IN-AGIBILITÀ. Era marzo 2010 quando venne annunciata l’inagibilità e la relativa chiusura della Chiesa di San Michele Arcangelo che dà il nome al sobborgo. Da quel momento il salone parrocchiale, che per tante generazioni aveva accolto feste e spettacoli, fu adibito al culto. Un luogo, dignitoso peraltro, la comunità lo avrebbe avuto ugualmente. Ma non era la stessa cosa. Fu un colpo duro per tutti, ma soprattutto per il gruppo giovani del tempo che di quei luoghi sacri aveva fatto una seconda casa e che, come tutti i ragazzi, mal vive gli addii, non sapendo che spesso sono solo degli arrivederci. Adesso giunge la notizia tanto attesa: finalmente è stato firmato il decreto per la ristrutturazione della chiesa, una delle più antiche della città delle cento campane: dopo agosto, pare, arriveranno i fondi e quindi inizieranno i lavori. Certo, ci vorrà ancora del tempo per rimettere i cuori in quella navata che abbraccia più di quattrocento anni di storia, ma la pazienza non ci manca, e non manca neanche ai più veterani, come la 92enne nonna Francesca che non sperava più in questa notizia. Cosa significhi esattamente per una comunità il pensiero di poter rivivere il suo tempio ce lo spiega il filosofo spagnolo José Ortega y Gasset, uno di quei pensatori che ti entra nel profondo e che ritrovi in scene di vita quotidiana.

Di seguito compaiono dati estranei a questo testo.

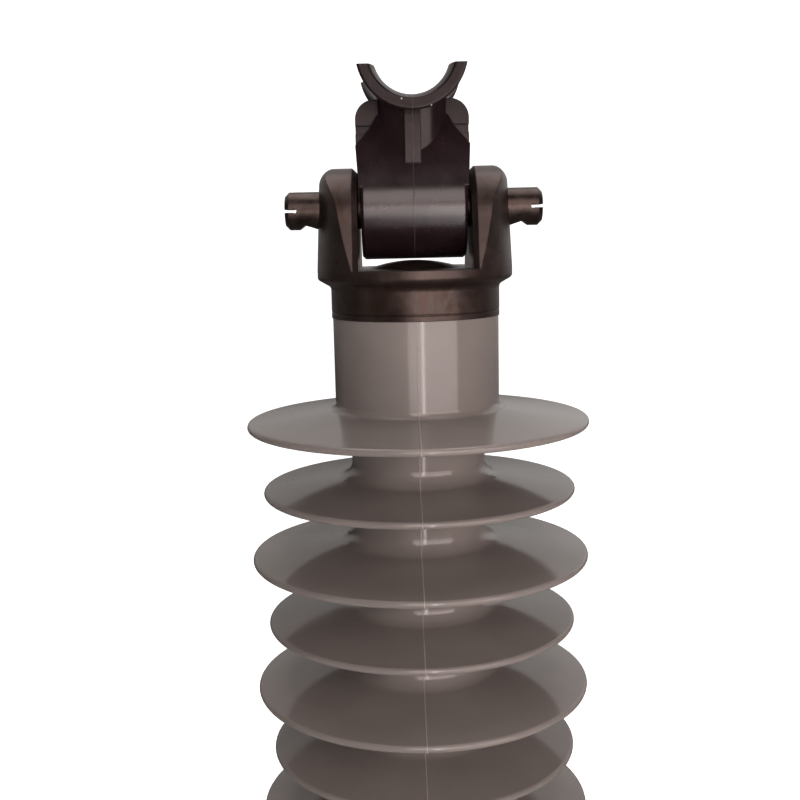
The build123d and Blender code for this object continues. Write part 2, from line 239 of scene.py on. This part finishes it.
def moulded_polymer():
    """Near-black polymer from a steel mould: semi-gloss, with a faint seam carrying a painted
    highlight, a few dust specks, and painted shade on its upper part.
    """
    material = new_material("moulded_polymer")
    tree = material.node_tree
    here = place(tree)
    cloud = noise(tree, here, 17, 4, 0.55, 0.6)
    wave = noise(tree, here, 12, 1)
    skin = noise(tree, here, 0.9, 3)
    colour = mottled(tree, cloud, 0.35, 0.7, "#170e10", "#20161a")
    colour = mix(tree, specks(tree, here, 5, 0.05, 11, 0.64, 0.8), colour, "#cfc8c4")
    where = node(tree, "SeparateXYZ", {"Vector": here})
    aside = node(tree, "Math", {0: where.outputs["X"]}, operation="ABSOLUTE").outputs[0]
    seam = ramp(tree, aside, (0.1, 1.0), (0.35, 0.0))
    # The seam's paler colour is a painted highlight along its ridge.
    colour = mix(tree, ramp(tree, seam, (0.0, 0.0), (1.0, 0.25)), colour, "#574a48")
    rough = ramp(tree, cloud, (0.3, 0.22), (0.7, 0.30))
    smooth = bump(tree, skin, 0.012, bump(tree, wave, 0.08, soft_edge(tree, 0.6)))
    # Above these heights the skin reflects less: painted shade that darkens the head's flat upper
    # faces.
    painted_shade_span = {"From_Min": PAINTED_SHADE_FROM, "From_Max": PAINTED_SHADE_TO}
    above = node(tree, "MapRange", {"Value": where.outputs["Z"]}, **painted_shade_span)
    links = {
        "Base Color": colour,
        "Roughness": rough,
        "Normal": bump(tree, seam, 0.03, smooth),
        "Specular IOR Level": ramp(tree, above.outputs[0], (0.0, 0.5), (1.0, 0.17)),
    }
    surface(tree, links, IOR=1.56)
    return material


def glass_fibre():
    """Glass fibre in epoxy: pale yellow-green, with fibres along the rod."""
    material = new_material("glass_fibre")
    tree = material.node_tree
    fibres = noise(tree, place(tree, (1, 1, 0.02)), 0.5, 3)
    colour = mottled(tree, fibres, 0.35, 0.65, "#b9ad72", "#d2c891")
    rough = ramp(tree, fibres, (0.3, 0.32), (0.7, 0.45))
    links = {"Base Color": colour, "Roughness": rough, "Normal": bump(tree, fibres, 0.03)}
    surface(tree, links, IOR=1.54)
    return material


def give(node_name, material):
    """Gives a CAD piece its material; its own smooth normals stay."""
    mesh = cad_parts[node_name].data
    mesh.materials.clear()
    mesh.materials.append(material)


# ---- meshes ------------------------------------------------------------------------------------
def add_mesh(name, points, faces, material, smooth=False):
    mesh = bpy.data.meshes.new(name)
    mesh.from_pydata(points, [], faces)
    mesh.update()
    mesh.polygons.foreach_set("use_smooth", [smooth] * len(mesh.polygons))
    mesh.materials.append(material)
    obj = bpy.data.objects.new(name, mesh)
    bpy.context.scene.collection.objects.link(obj)
    return obj


def ribbon_faces(rows, wide):
    """Faces of a grid of points that lie row by row, wide points to a row."""
    return [
        (a, a + 1, a + wide + 1, a + wide)
        for row in range(rows - 1)
        for a in range(row * wide, row * wide + wide - 1)
    ]


# ---- the parting lines of the housing ----------------------------------------------------------
def rounded(corners):
    """Points of an outline of (radius, height, rounding) corners, with each corner rounded off."""
    points = []
    for i, (r, z, size) in enumerate(corners):
        corner = Vector((r, z))
        if size == 0:
            points.append(corner)
            continue
        before = (Vector(corners[i - 1][:2]) - corner).normalized()
        after = (Vector(corners[i + 1][:2]) - corner).normalized()
        half = before.angle(after) / 2
        start = corner + before * (size / math.tan(half))
        centre = corner + (before + after).normalized() * (size / math.sin(half))
        sweep_by = math.pi - 2 * half
        if before.x * after.y - before.y * after.x > 0:
            sweep_by = -sweep_by
        for step in range(ARC_STEPS + 1):
            turn = Matrix.Rotation(sweep_by * step / ARC_STEPS, 2)
            points.append(centre + turn @ (start - centre))
    return points


def shed_corners(i):
    """Corners of shed i, from its root on the upper side to its root on the lower side."""
    rim_z = FIRST_RIM - SHED_PITCH * i
    rim_r = LARGE_R if i % 2 == 0 else SMALL_R
    root_r, root_fillet = (COLLAR_R, COLLAR_FILLET) if i == 0 else (TRUNK_R, TRUNK_FILLET)
    foot_r = COLLAR_R if i == SHEDS - 1 else TRUNK_R
    top = rim_z + RIM_HALF - RIM_HALF * math.tan(TOP_SLOPE)
    under = rim_z - RIM_HALF - RIM_HALF * math.tan(UNDER_SLOPE)
    return [
        (root_r, top + (rim_r - root_r) * math.tan(TOP_SLOPE), root_fillet),
        (rim_r, top, RIM_ROUND_TOP),
        (rim_r, under, RIM_ROUND_UNDER),
        (foot_r, under + (rim_r - foot_r) * math.tan(UNDER_SLOPE), UNDER_FILLET),
    ]


def housing_outline():
    """Outside of the housing from its upper edge to its lower one, in millimetres."""
    lowest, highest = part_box("rubber_housing")
    sheds = [corner for i in range(SHEDS) for corner in shed_corners(i)]
    return rounded([(COLLAR_R, highest.z / MM, 0), *sheds, (COLLAR_R, lowest.z / MM, 0)])


def parting_line(name, side):
    """Fine ridge of flash where the two halves of the mould met, down one side of the housing."""
    outline = housing_outline()
    points = []
    for i, here in enumerate(outline):
        along = outline[min(i + 1, len(outline) - 1)] - outline[max(i - 1, 0)]
        outward = Vector((-along.y, along.x)).normalized()
        for across, proud in FLASH_SECTION:
            r, z = here + outward * proud
            points.append((across * MM, side * min(r, FLASH_REACH) * MM, z * MM))
    obj = add_mesh(name, points, ribbon_faces(len(outline), len(FLASH_SECTION)), flash, smooth=True)
    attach(obj, "insulator")


flash = flash_with_painted_highlight()
iron = cast_iron()
give("core_rod", glass_fibre())
give("rubber_housing", silicone_rubber())
give("base_cap", iron)
give("fork_cap", iron)
give("hinge_pin", turned_steel())
give("saddle_head", moulded_polymer())
parting_line("parting_line_front", -1)
parting_line("parting_line_back", 1)


# ---- studio ------------------------------------------------------------------------------------
def studio_white():
    """Matt white of the set, with a glow behind the object that fades forwards and upwards."""
    material = new_material("sweep_white")
    tree = material.node_tree
    colour = mix(tree, noise(tree, place(tree), 900, 2), "#f4f3f2", "#f8f8f7")
    where = place_in_metres(tree)
    far = ramp(tree, where["Y"], (0.0, 0.0), (0.35, 1.0))
    height = node(tree, "MapRange", {"Value": where["Z"]}, From_Max=2.0).outputs[0]
    low = ramp(tree, height, (0.62, 1.0), (0.7, 0.1))
    glow = mix(tree, 1.0, colour, mix(tree, 1.0, far, low, "MULTIPLY"), "MULTIPLY")
    links = {"Base Color": colour, "Emission Color": glow}
    surface(tree, links, Roughness=0.9, Emission_Strength=0.8)
    return material


def dim_room():
    """What gloss mirrors from behind the set: light above, dim low down and dimmest on the left."""
    material = new_material("room_beyond")
    tree = material.node_tree
    where = place_in_metres(tree)
    high = node(tree, "MapRange", {"Value": where["Z"]}, From_Min=0.2, From_Max=0.65).outputs[0]
    side = node(tree, "MapRange", {"Value": where["X"]}, From_Min=-0.3, From_Max=0.7).outputs[0]
    low = mix(tree, side, "#2e2c2b", "#767271")
    glow = mix(tree, high, low, mix(tree, side, "#bab6b3", "#ece9e7"))
    black = rgb("#000000")
    surface(tree, {"Emission Color": glow}, Base_Color=black, Roughness=1.0, Emission_Strength=1.0)
    return material


def sweep(half_width=4.0, front=-4.0, curve_starts=2.0, curve_radius=0.8, top=4.0):
    """Floor that curves up into a back wall."""
    angles = [math.radians(d) for d in range(0, 91, 10)]
    profile = [(front, 0)]
    for a in angles:
        profile.append((curve_starts + curve_radius * math.sin(a), curve_radius * (1 - math.cos(a))))
    profile.append((curve_starts + curve_radius, top))
    points = [(x, y, z) for y, z in profile for x in (-half_width, half_width)]
    return add_mesh("sweep", points, ribbon_faces(len(profile), 2), studio_white(), smooth=True)


def room_wall(half_width=2.4, y=1.5, height=2.4):
    """Wall behind the object that only its gloss sees."""
    left, right = -half_width, half_width
    points = [(left, y, 0), (right, y, 0), (right, y, height), (left, y, height)]
    obj = add_mesh("room_wall", points, [(0, 1, 2, 3)], dim_room())
    obj.visible_camera = obj.visible_diffuse = obj.visible_shadow = False
    return obj


def softbox(name, spot, aim, size, watts, tint="#fff6f4"):
    light = bpy.data.lights.new(name, "AREA")
    light.shape = "RECTANGLE"
    light.size, light.size_y = size
    light.energy = watts
    light.color = rgb(tint)[:3]
    obj = bpy.data.objects.new(name, light)
    obj.location = spot
    obj.rotation_euler = (Vector(aim) - Vector(spot)).to_track_quat("-Z", "Y").to_euler()
    bpy.context.scene.collection.objects.link(obj)


def pale_world():
    """A pale world shows behind the set; only a little of it lights the object."""
    world = bpy.data.worlds.new("studio")
    world.use_nodes = True
    tree = world.node_tree
    seen = node(tree, "LightPath").outputs["Is Camera Ray"]
    strength = node(tree, "MapRange", {"Value": seen}, To_Min=0.11, To_Max=0.9).outputs[0]
    sky = tree.nodes["Background"]
    sky.inputs["Color"].default_value = rgb("#fff4f2")
    tree.links.new(strength, sky.inputs["Strength"])
    return world


def add_camera():
    """Camera in front of the head, tilted down and rolled a little."""
    right = Vector((1, 0, 0))
    up = Vector((0, math.sin(CAMERA_PITCH), math.cos(CAMERA_PITCH)))
    back = Vector((0, -math.cos(CAMERA_PITCH), math.sin(CAMERA_PITCH)))
    rolled_right = right * math.cos(CAMERA_ROLL) - up * math.sin(CAMERA_ROLL)
    rolled_up = right * math.sin(CAMERA_ROLL) + up * math.cos(CAMERA_ROLL)
    axes = Matrix((rolled_right, rolled_up, back)).transposed().to_4x4()
    lens = bpy.data.cameras.new("camera")
    lens.lens = CAMERA_LENS
    lens.sensor_width = 36
    lens.shift_y = CAMERA_SHIFT
    lens.clip_start = 0.01
    camera = bpy.data.objects.new("camera", lens)
    camera.matrix_world = Matrix.Translation(CAMERA_SPOT) @ axes
    bpy.context.scene.collection.objects.link(camera)
    return camera


backdrop = sweep()
backdrop.visible_glossy = False  # gloss mirrors the room wall instead
room_wall()
softbox("top_light", (0, 0.3, 2.0), (0, 0, 0.4), size=(1.4, 1.4), watts=18)
softbox("strip_light", (0.075, -0.56, 0.24), (0, 0, 0.24), size=(0.03, 0.45), watts=0.48)
softbox("front_panel", (0.24, -0.6, 0.375), (0, 0, 0.375), size=(0.85, 0.23), watts=2.1)
softbox("band_light", (0.24, -0.6, 0.48), (0, 0, 0.48), size=(0.85, 0.09), watts=3.2, tint="#ffe3dd")
softbox("upper_panel", (0.05, -1.4, 1.2), (0, 0, 0.46), size=(0.6, 0.84), watts=6, tint="#fff1ec")
bpy.context.scene.world = pale_world()
bpy.context.scene.view_settings.view_transform = "Standard"
bpy.context.scene.camera = add_camera()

ABITATORI DI QUARTIERE. La vita umana è fatta di due fattori inseparabili: «L’uomo che vive e la circostanza o mondo in cui egli vive», scrive Ortega y Gasset in L’uomo e la gente. Un’intuizione geniale quanto ovvia: il corpo, il luogo, la circostanza in cui mi trovo decidono del mio destino. Chi sono io se non una siciliana acese cresciuta nel quartiere di San Michele? Sarei la stessa persona se vivessi in Corso Italia, o in un’altra città? Se anziché vedere mare, vulcano Etna, Madonnina e palazzi vedessi dalla mia finestra la Foresta Nera? Se anziché l’italiano parlassi il lettone? È questo che intende il filosofo quando scrive che siamo personaggi spaziali. Il mio corpo «mi fissa come un chiodo in un certo posto» che in spagnolo si dice aquí. «Dove mi trovo lo chiamo aquí. Aquí – il fonema castigliano – è caratterizzato dall’accento acuto verticale, dal suo cadere improvviso in solo due sillabe: dall’a tanto aperta sull’i così tronca. Esso esprime meravigliosamente questa mazzata del destino che mi fissa come un chiodo…qui». Il destino mi ha fissato aquì, a San Michele: «Qui ed io, io e qui siamo inseparabili per tutta la vita. Il mondo, con tutte le cose che contiene, deve essermi da qui». La mia vita fuori, nel mondo, mi appare attraverso la vita del quartiere di San Michele: l’erborista che ti offre una sedia, un sorriso e tanti campioncini; il meccanico che invita chi ha appena urtato la tua macchina a citofonarti a casa; il proprietario della bottega che ti recita una poesia per ogni occasione; le panchine sotto casa e gli scalini della Chiesa che neanche il divano è così comodo; il negoziante che conserva lastre di cartone per il senzatetto che per mesi alle 20 si fermava a dormire lì davanti; i suoi residenti, molti dei quali “personaggi”, a volte invadenti, un po’ scomodi, ma che riescono sempre a strapparti un sorriso e un’occasione per riflettere. La chiesa, fisica oltre che spirituale, è il simbolo di tutto questo. In Sicilia soprattutto, sono molti i quartieri che devono il loro nome al luogo sacro che vi sorge: è un legame viscerale che va oltre i modi bigotti di vivere la religione. Alla comunità non verrà riconsegnata solo la sua chiesa con il suo valore artistico: ma il suo aquì. Il quartiere possiede la sua congrua parte di realtà: prenderne contezza significa agire localmente ma pensare globalmente.